FAS: Ja, Frodo – einfach nur brutal. Sebi hat aber ein ganz souveränes Rennen in Roth gemacht. Patrick ist gerade im Höhentrainingslager. Wir Deutschen sind halt auch einfach verwöhnt – zumindest bei den Herren. Lionel (Sanders) wird sicher auch nicht Zweiter werden wollen.

JS: Gibt’s sonst noch Kandidaten neben diesen vier offensichtlichen?

FAS: Patrik Nilsson ist auch ein heißer Kandidat. Er fährt nicht ganz so stark Rad und braucht dann halt eine gute Gruppe. Aber dann wird’s schon schwierig. David McNamee ist noch ein Kandidat. Und dann gibt es immer noch so Jungs, die das eigentlich physisch drauf haben und einfach mal „ihren Tag“ haben müssen…wie zum Beispiel Terenzo Bozzone. Aber ob es dann wirklich ganz nach vorne reicht? Aber das wäre noch so ein Name (hat sich ebenfalls im Vorfeld selbst eliminiert).

JS: Frauen? Zumindest haben wir auf der 70.3-Strecke schon mal eine ganze Reihe starker Athletinnen. Aber auf der vollen Distanz?

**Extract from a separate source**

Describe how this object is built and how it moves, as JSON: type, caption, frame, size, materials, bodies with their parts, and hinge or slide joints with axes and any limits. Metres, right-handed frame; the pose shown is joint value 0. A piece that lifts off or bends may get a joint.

FAS: Also ich muss sagen, ich war enttäuscht von der Laura Philipp. Das war einfach Unsinn, diese Selbstverstümmelung vor Frankfurt…drei 70.3-Rennen innerhalb von – was weiß ich – vier Wochen. Das dann natürlich der Ofen aus ist und du kaputt bist, ist auch klar. Das geht halt nicht. Das war handwerklich einfach nicht gut gemacht. Aber wir haben mit der Anne Haug und der Laura Philipp zwei Mädels, die jetzt mal endlich könnten. Es waren ja sonst auch immer andere Mädels da. Die Sonja Tajsich war gut und war Vierte, die Anja Beranek war in einem Jahr Vierte und war gut. Aber es hat halt einfach nie gereicht, um mal wirklich zu sagen: „Sie sind ernst zu nehmen (für den Sieg).“ Die anderen Beiden bringen im Prinzip alles mit, was man so braucht. Anne hat schon wieder enttäuscht. Das mit der Schwimmerei ist halt gruselig – immer noch. Triathlon-Deutschland wartet auf eine Top-Frau, aber es konnte bisher halt noch nie eine diese Lücke füllen.

JS: Muss es denn überhaupt immer der Sieg sein?

FAS: Die Leute wollen halt einfach Sieger.

JS: Der Sieg bei den Frauen geht doch momentan nur über Daniela Ryf, oder siehst Du das anders?

FAS: Ja, klar. Kein weiterer Kommentar.